# Water velocity advice



## merciless (May 13, 2020)

I have an existing system where I need to replace many sprinkler heads that have been neglected for a very long time. As I've researched this, I've become more interested in the nuances of how sprinkler systems work. I started by measuring PSI and GPM and have come to the conclusion that my water velocity is ridiculously high. However, I'm not sure. I'm trying to answer: 1) Is the water velocity as high as I think? 2) Does it matter?

I'll begin with some background information.

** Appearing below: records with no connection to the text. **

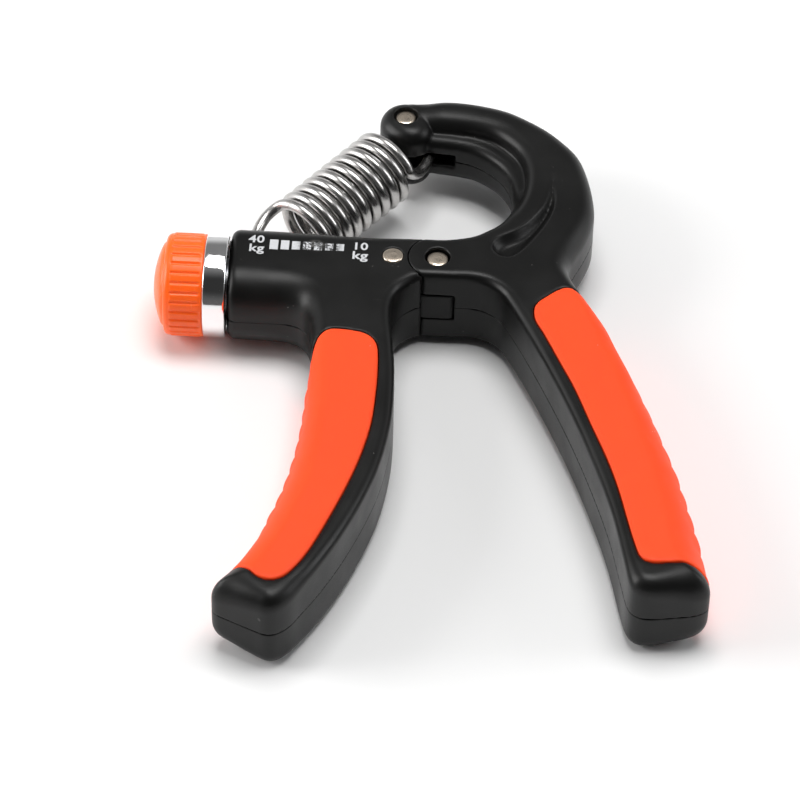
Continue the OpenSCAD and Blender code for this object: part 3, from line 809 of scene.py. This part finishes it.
def grip_outside(x, y, z, body, plan, outer, ribs):
    """Outside of a grip: just proud of the handle, with half-round ribs on its outer side."""
    edge, r = plan
    dist, arc = along(spline(outer, 8, closed=False), x, y)
    start, end, count = ribs
    t = (arc - start) / (end - start) * count
    phase = t - np.floor(t)
    # the ribs at both ends are lower
    size = np.clip(np.minimum(t + 0.25, count - t + 0.25), 0.3, 1.6) / 1.6
    rib = np.sqrt(np.clip(1 - (2 * phase - 1) ** 2, 0, 1)) * 0.7 * size
    rib = np.where((t > 0) & (t < count), rib, 0) * (dist < 7)
    fade = 1 - smooth_step(3.2, 6.4, np.abs(z))
    skin = extrude(edge - 0.06, np.abs(z) - (top_height(y) + 0.22), r + 0.2)
    return np.minimum(skin, body - 0.10) - rib * fade


def grip_trim(outside, body, region, x, y):
    v = round_meet(outside, poly_sdf(region, x, y) + 0.02, 0.45)
    return round_meet(v, -(body + GRIP_DEPTH) + 0.04, 0.1)


def hollow(body, x, y, z, screws, post_r):
    """Inner void that leaves a post round each screw."""
    void = meet(body + GRIP_DEPTH + WALL, span(z, 0, HOLLOW_HALF))
    return meet(void, *[post_r - distance(x, y, c) for c in screws])


def screw_holes(v, x, y, z, screws):
    """Blind holes from below, each with a counterbore for the head."""
    for centre in screws:
        r = distance(x, y, centre)
        v = cut(v, meet(r - SCREW_R, z - SCREW_TOP))
        v = round_cut(v, meet(r - SCREW_HEAD_R, z - SCREW_HEAD_Z), 0.15)
    return v


def one_half(v, z, top):
    return np.maximum(v, (-z if top else z) + PARTING_GAP)


# ------------------------------------------------------------------ left handle
HANDLE_END_X = -40.0
KNUCKLE_SEAT_R = 5.78
# the gate: a small bead on the grip
GATE, GATE_R = (-22.9, -26.1, 4.8), 0.72


def left_body(x, y, z):
    """The solid handle, and its plan as (edge distance, rounding)."""
    plan = poly_sdf(LEFT_OUTLINE, x, y), scattered(LEFT_ROUNDING, x, y, sigma=4.0)
    v = extrude(plan[0], np.abs(z) - top_height(y), plan[1])
    return round_meet(v, HANDLE_END_X - x, 1.7), plan


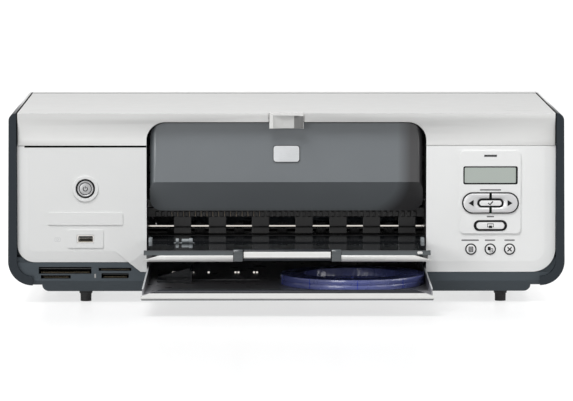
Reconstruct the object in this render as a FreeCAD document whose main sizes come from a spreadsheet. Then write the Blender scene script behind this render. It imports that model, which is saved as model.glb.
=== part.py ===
import FreeCAD, Part
import math
import os

import Sketcher

# Disc label printer, modelled in millimetres with +Z up and the front facing -Y.
# The origin is at the middle of its footprint, on the surface that its feet stand on.

SIZES = {
    # whole body
    "half_width": 230,
    "body_depth": 285,
    "tray_reach": 100,
    "top_height": 157.6,
    "brow": 4.5,
    "wall": 3,
    "fit": 0.3,
    "shaft_fit": 0.05,
    # side covers
    "cover_wall": 7.5,
    "cover_taper": 1.2,
    "top_round": 6,
    "curl_round": 20,
    "curl_reach": 20.5,
    "skirt_height": 15.2,
    # belly and feet
    "belly_height": 9.4,
    "belly_step": 7.5,
    "belly_round": 5.5,
    "tub_height": 60,
    "foot_radius": 4.5,
    "foot_left": 35.5,
    "foot_right": 24,
    "foot_inset": 25,
    # front panels and fascias
    "apron_height": 26.9,
    "panel_low": 34.1,
    "panel_drop": 25.9,
    "panel_column": 104.8,
    "drop_start": 15,
    "drop_end": 5.1,
    "panel_round_left": 14.5,
    "panel_round_right": 19,
    "pillow_width": 9,
    "pillow_depth": 0.9,
    "scoop_width": 31,
    "scoop_rise": 23,
    "scoop_depth": 2.2,
    "fascia_step": 1,
    "fascia_crease": 18.5,
    "fascia_tuck": 7,
    "fascia_flange": 38,
    # front opening
    "opening_half": 115.5,
    "header": 7.4,
    "opening_round": 15.5,
    "notch_half": 14.4,
    "grip_height": 12.5,
    # disc door
    "door_recess": 6,
    "door_gap": 2.5,
    "door_top_gap": 1.2,
    "door_kink": 100,
    "door_low": 75,
    "door_tuck": 15.5,
    "door_return": 9,
    "door_return_rise": 6,
    "door_wall": 2.5,
    "door_round": 5,
    "door_low_round": 10,
    "door_pivot_inset": 23.3,
    "door_pivot_height": 86,
    "door_pin": 2,
    "grip_scoop": 22,
    "grip_scoop_depth": 3,
    "grip_lid": 1.5,
    "badge_width": 22,
    "badge_height": 14,
    "badge_drop": 25.5,
    "badge_round": 6.4,
    "trim_thick": 0.8,
    # top cover hinge
    "lid_back": 15.3,
    "lid_apron": 1,
    "lid_corner": 7.8,
    "lid_pin": 2,
    "ear_drop": 9,
    "ear_height": 7,
    "ear_inset": 8.5,
    "ear_width": 6,
    "ear_clear": 3,
    # rear housing and door
    "rear_wall": 4,
    "rear_door_half": 100,
    "rear_door_low": 35,
    "rear_door_high": 110,
    "rear_pin": 1.2,
    "rear_grip_half": 20,
    "rear_grip_drop": 12,
    "rear_grip_tall": 4,
    "rear_socket_level": 40,
    "inlet_x": 150,
    "inlet_width": 14,
    "inlet_tall": 12,
    "inlet_depth": 18,
    "data_x": 120,
    "data_width": 12.5,
    "data_tall": 11.5,
    "data_depth": 16,
    "shell_wall": 1,
    "shell_recess": 0.5,
    # main tray
    "tray_side_gap": 0.6,
    "tray_wall": 1.2,
    "tray_lip_flare": 3.1,
    "tray_floor": 17.9,
    "tray_floor_thick": 2.5,
    "tray_side_high": 29.5,
    "tray_side_low": 22.4,
    "tray_length": 300,
    "tray_lip_high": 21.8,
    "tray_lip_low": 14.2,
    "tray_lip_thick": 5,
    "tray_lip_lean": 1.5,
    "tray_lip_chin": 1.2,
    "tray_lip_round": 2,
    "tray_lip_cut": 14,
    "tray_lip_cut_drop": 5.5,
    "flare_gap": 4,
    "flare_inset": 1,
    # output tray
    "out_reach": 80,
    "out_side_gap": 1.7,
    "out_lip_flare": 2.2,
    "out_top": 51.5,
    "out_low": 42.5,
    "out_plate": 2,
    "out_lip_high": 48,
    "out_lip_thick": 6,
    "out_pivot_inset": 50,
    "out_pivot_height": 47,
    "out_pin": 2,
    "out_heel": 3,
    "out_bevel": 1.5,
    "out_bevel_edge": 0.5,
    "out_lip_round": 4.2,
    "out_lip_edge": 1,
    "out_lip_cut": 13,
    "out_lip_cut_drop": 4,
    "beam_depth": 4,
    "rail_width": 4,
    "rail_rise": 1,
    "slide_width": 4,
    "slide_shelf": 2,
    "slide_lap": 3,
    "slide_stop": 10,
    "extender_half": 43.5,
    "extender_length": 100,
    "extender_thick": 2,
    "flap_half": 35.7,
    "flap_height": 7,
    "flap_leaf": 2.2,
    "flap_inset": 1,
    "flap_barrel": 2,
    "flap_pin": 1,
    "flap_pivot_inset": 4,
    "flap_pivot_drop": 1,
    "knuckle_rise": 0.5,
    # disc carrier
    "ring_outer": 59.2,
    "ring_inner": 40.5,
    "ring_height": 8.4,
    "ring_inset": 10,
    "ring_web": 2,
    "hub_radius": 7.4,
    "hub_rise": 1.8,
    "groove_height": 0.8,
    "groove_depth": 0.5,
    # paper width guide
    "guide_side": 8.5,
    "guide_width": 29,
    "guide_inset": 20,
    "guide_depth": 46,
    "guide_top": 28,
    "guide_key": 4,
    "guide_sole": 2,
    "guide_travel": 60,
    # frame plates, platen and rollers
    "plate_thick": 3,
    "plate_reach": 205,
    "plate_low_top": 62,
    "exit_inset": 70,
    "exit_height": 56.6,
    "exit_shaft": 2.5,
    "exit_roller": 4.6,
    "exit_roller_width": 8,
    "first_stop": 11,
    "feed_inset": 118,
    "feed_height": 50,
    "feed_shaft": 3,
    "feed_roller": 8,
    "feed_roller_width": 24,
    "feed_pulley": 8.7,
    "roller_belt": 5,
    "roller_belt_gap": 2,
    "shaft_end": 1,
    "platen_top": 56,
    "platen_thick": 3,
    "platen_gap": 2,
    "platen_rib": 2,
    "rib_root": 1,
    "chute_drop": 2.5,
    "chute_thick": 1.5,
    "tongue_width": 14.5,
    "tongue_thick": 3,
    "tongue_low": 52.6,
    "guard_inset": 60,
    "guard_height": 66.5,
    "guard_depth": 6,
    "guard_tall": 8,
    "comb_margin": 4,
    "comb_reach": 1.5,
    "comb_rise": 0.5,
    "comb_tall": 4.5,
    "comb_pitch": 4.9,
    "tongue_1": 28.8,
    "tongue_2": 58.1,
    "tongue_3": 94.2,
    "tongue_4": 100.3,
    "tongue_5": 71.8,
    "tongue_6": 43.7,
    "tongue_7": 14,
    # print chassis and carriage
    "chassis_inset_left": 16,
    "chassis_inset_right": 6,
    "chassis_thick": 2,
    "chassis_headroom": 14.6,
    "chassis_back": 162,
    "chassis_depth": 72,
    "chassis_lip": 12,
    "rod_inset": 138,
    "rod_height": 88,
    "rod_radius": 4,
    "carriage_width": 75,
    "park_gap": 4.5,
    "carriage_front": 82,
    "carriage_back": 146,
    "carriage_low": 63,
    "carriage_high": 112,
    "cartridge_width": 27,
    "cartridge_drop": 2,
    "cartridge_round": 2,
    "bay_drop": 12,
    "rod_wall": 4,
    "nose_inset": 12,
    "nose_side": 4,
    "nose_drop": 2.5,
    "nose_fit": 1,
    "latch_side": 1,
    "latch_thick": 2.5,
    "latch_inset": 2,
    "latch_pin": 1.5,
    "latch_barrel": 3,
    "latch_pivot_inset": 5,
    "latch_pivot_drop": 8,
    "latch_ear_depth": 7,
    "latch_ear_root": 5,
    "belt_height": 104,
    "belt_inset": 154,
    "pulley_radius": 7,
    "belt_width": 6,
    "belt_thick": 1.2,
    "pulley_shaft": 2,
    "pulley_gap": 4,
    "motor_radius": 12,
    "motor_length": 34,
    "motor_boss": 5,
    "motor_cap": 4,
    "motor_cap_length": 2,
    "strip_gap": 2,
    "strip_thick": 0.6,
    "strip_drop": 20,
    "strip_tall": 6,
    "station_gap": 10,
    "station_drop": 9,
    "cap_width": 18,
    "cap_inset": 14,
    "cap_gap": 0.6,
    # main board
    "board_stand": 8,
    "board_chassis_gap": 8,
    "board_frame_gap": 12,
    "board_rear_gap": 2,
    "post_inset": 5,
    "post_radius": 3,
    "chip_width": 18,
    "chip_shift": 10,
    "chip_tall": 2.5,
    # left panel trim
    "power_shift": 3.1,
    "power_rise": 69.2,
    "bezel_radius": 10.75,
    "power_hole": 8,
    "power_radius": 6.5,
    "power_proud": 1.4,
    "power_stem": 2.5,
    "power_board_width": 34,
    "power_board_tall": 30,
    "bezel_rise": 1.2,
    "label_shift": 3,
    "label_rise": 44.3,
    "label_width": 61.7,
    "label_tall": 10.2,
    "label_round": 0.8,
    "socket_shift": 3,
    "socket_rise": 27.6,
    "socket_width": 13.6,
    "socket_tall": 6.1,
    "socket_depth": 17,
    "pad_width": 29.6,
    "pad_tall": 14.8,
    "pad_round": 1.5,
    "sleeve_rise": 0.4,
    "sleeve_wall": 0.6,
    "contact_recess": 2,
    "contact_thick": 1.6,
    # card slots
    "reader_wall": 1.2,
    "cf_inset": 39.5,
    "cf_height": 27.2,
    "cf_width": 43.6,
    "cf_tall": 5.8,
    "sd_inset": 31.8,
    "sd_height": 21.9,
    "sd_width": 24.6,
    "sd_tall": 3,
    "xd_inset": 26.2,
    "xd_height": 28.1,
    "xd_width": 27,
    "xd_tall": 2.7,
    "ms_inset": 26.2,
    "ms_height": 22.7,
    "ms_width": 22.5,
    "ms_tall": 4.3,
    "slot_depth": 34,
    # control plate
    "control_shift": 0.6,
    "control_width": 50,
    "control_rise": 32,
    "control_top": 100.3,
    "control_raise": 1.2,
    "control_round": 3.5,
    "bar_rise": 96.3,
    "bar_width": 10.5,
    "bar_tall": 1.8,
    "display_width": 45,
    "display_rise": 80.1,
    "display_tall": 15.1,
    "display_round": 1.6,
    "display_sink": 0.5,
    "rocker_width": 46.3,
    "rocker_rise": 57.3,
    "rocker_tall": 17.1,
    "rocker_split": 1.5,
    "rocker_stem": 3,
    "rocker_stem_x": 14.5,
    "enter_width": 19.5,
    "enter_tall": 4.8,
    "enter_rise": 0.5,
    "ring_gap": 0.9,
    "print_width": 23,
    "print_tall": 5.5,
    "print_ring_width": 4.5,
    "print_ring_tall": 3.5,
    "ring_rise": 0.5,
    "print_rise": 38.6,
    "round_key": 3.6,
    "round_pitch": 16,
    "round_ring": 1.1,
    "round_rise": 18.9,
    "key_travel": 1,
    "key_stand": 1,
    "key_stem": 2,
    "board_gap": 9,
    "board_thick": 1.6,
    "board_margin": 5,
    "board_low_margin": 6,
}

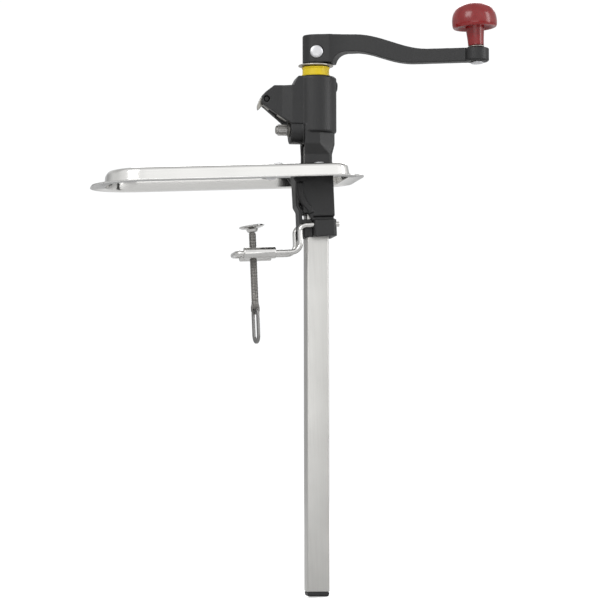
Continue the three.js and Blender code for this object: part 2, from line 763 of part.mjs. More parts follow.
function barScrew(level) {
  const inner = barHalf + 2 * restGap;
  const screw = turned([[0, inner], [2.6, inner], [2.6, columnHalf - 3.6], [2.2, columnHalf - 3.2],
    [0, columnHalf - 3.2]], 20);
  const socket = turned([[0, columnHalf - 5], [1.3, columnHalf - 5], [1.3, columnHalf],
    [0, columnHalf]], 6);
  return cut(screw, socket).rotate([-90, 0, 0]).translate([1, 0, level]);
}

// ---------------------------------------------------------------- gears, arbor and feed shaft

// A bevel gear about +Z whose pitch cone's apex is at the origin and whose teeth face it.
function bevelGear(bore, phase) {
  const outer = bevelPitchRadius;
  const inner = outer - bevelFace;
  const root = bevelToothHeight * 0.6;
  const blank = turned([
    [0, inner + root], [inner, inner + root], [outer + 0.2, outer + 0.2 + root],
    [outer + 0.2, outer + 1.4 + root], [0, outer + 1.4 + root],
  ], 32);
  const halfWidth = (Math.PI / bevelTeeth) * 0.36;
  const teeth = Array.from({ length: bevelTeeth }, (_, i) => {
    const angle = phase + (2 * Math.PI * i) / bevelTeeth;
    const ring = (radius, lift, spread) => [-1, 1].map((side) => {
      const turn = angle + side * halfWidth * spread;
      return [radius * Math.cos(turn), radius * Math.sin(turn), radius + lift];
    });
    const section = (radius) => {
      const low = ring(radius, root + 0.4, 1.15);
      const high = ring(radius, -root * (radius / outer), 0.7);
      return [high[0], high[1], low[1], low[0]];
    };
    return solid(lofted([section(inner), section(outer)]));
  });
  return cut(joined(blank, ...teeth), rod(bore, -5, outer + 10, { sides: 32 }));
}

const feedWheelRight = headLeftFace - feedBushFlangeThickness - 2 * restGap;

function crankPinBore() {
  const bore = rod(crankPinDiameter / 2 + restGap, -30, 30,
    { axis: 'y', at: [0, 0, crankPinLevel], sides: 24 });
  return bore.rotate([0, 0, crankPinTurn]);
}

function arbor() {
  const radius = arborDiameter / 2;
  const top = crankHubTop - 3;
  const foot = gearLevel + bevelPitchRadius - 0.4;
  const shaft = turned([
    [0, foot], [radius - 0.6, foot], [radius, foot + 0.6], [radius, top - 0.8], [radius - 0.8, top], [0,
      top],
  ], 32);
  return cut(shaft, crankPinBore());
}

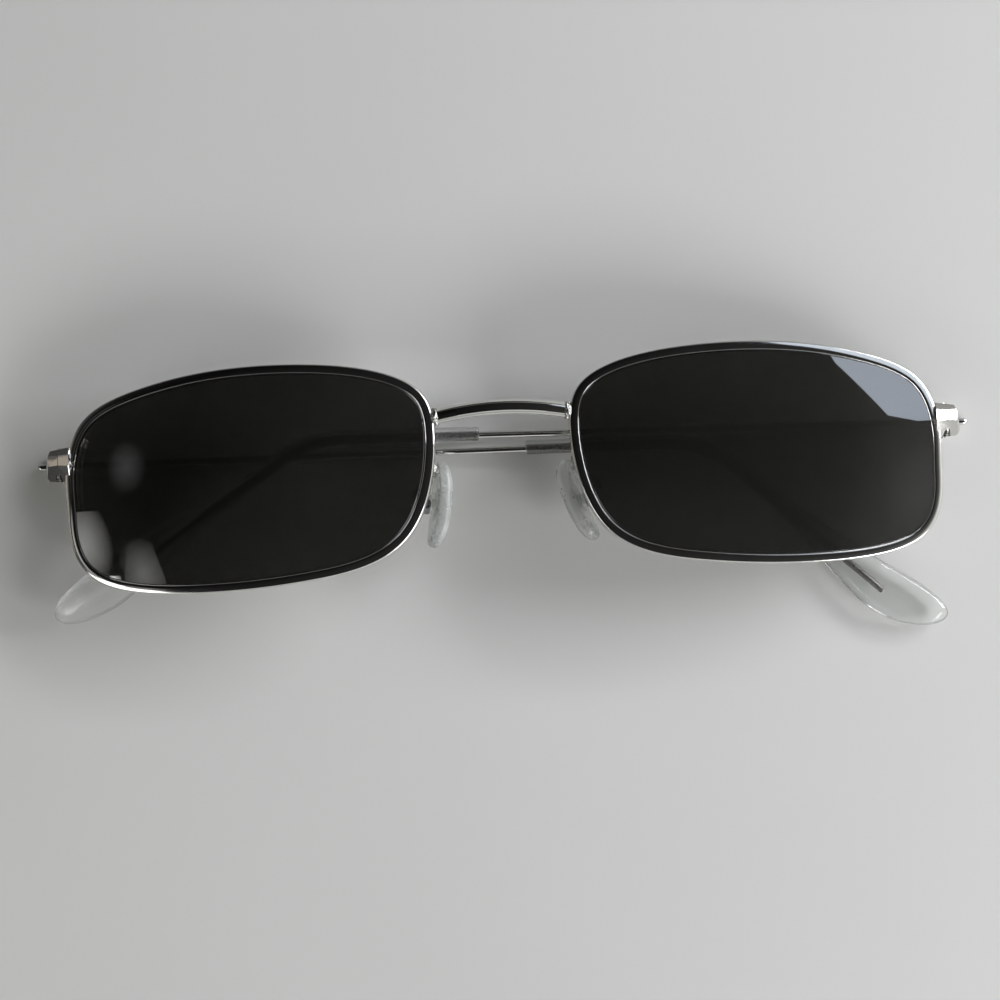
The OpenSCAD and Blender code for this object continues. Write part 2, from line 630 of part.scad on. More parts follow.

The sprinkler system is run from a well and water is driven by a 1.5HP pump. The pipe coming into the pump is 1.5" Schedule 40 PVC (all pipes involved are Schedule 40 PVC). The water leaves the pump through a 1.5" --> 1.25" adapter and enters 1 of 3 zones (controlled by an indexing valve...all 1.25"). Originally, there was a spigot attached to the 1.25" pipe coming out of the pump. I measured 60 psi of static pressure here. When I measured GPM, I realized the spigot is much more restrictive than the 1.25" pipe it is tapped into. I could only get 10-15GPM. So, I cut the PVC and arranged it so I could measure flow directly from the 1.25" pipe. A five-gallon bucket filled up in 5 to 6 seconds, so 50-60GPM. I've dug enough up to see one of the zones (let's say zone 1) continues the 1.25" pipe to the first sprinkler head (about 20 feet away). Most of the system appears to be 3/4" PVC or less from that point (an additional 8 sprinklers and approx 100ft of PVC for the longest run).

Even if all of my laterals were 1.25" PVC, that's 10.73 feet/s @ 50GPM and 12.87 feet/s @ 60GPM (I'm reading < 5 feet/s is ideal but up to 7 feet/s is common). The chart doesn't even have anything for 3/4" line, lol. If the velocity is as high as I believe it is, does it matter since I'm not tapped into my home's water supply line from the city? The system has run for 10-15 years with no perceivable problems.

Below is the chart I referenced.
https://www.rainbird.com/sites/default/files/media/documents/2018-01/ref_PVC_Schedule40_IPS_PlasticPipe.pdf


----------



## TC2 (Sep 15, 2017)

You're measuring total flow, which is limited under normal conditions by your sprinkler output. Only if the sprinklers in your zone are outputting 50 GPM will the water be moving this fast.


----------



## g-man (Jun 15, 2017)

^ +1

In other words, count how many heads in that zone. Then get the gpm of each nozzle. Add it all together to get the total actual gpm of that zone.


----------



## merciless (May 13, 2020)

This makes sense...which is probably why it never occurred to me 

Thanks...


----------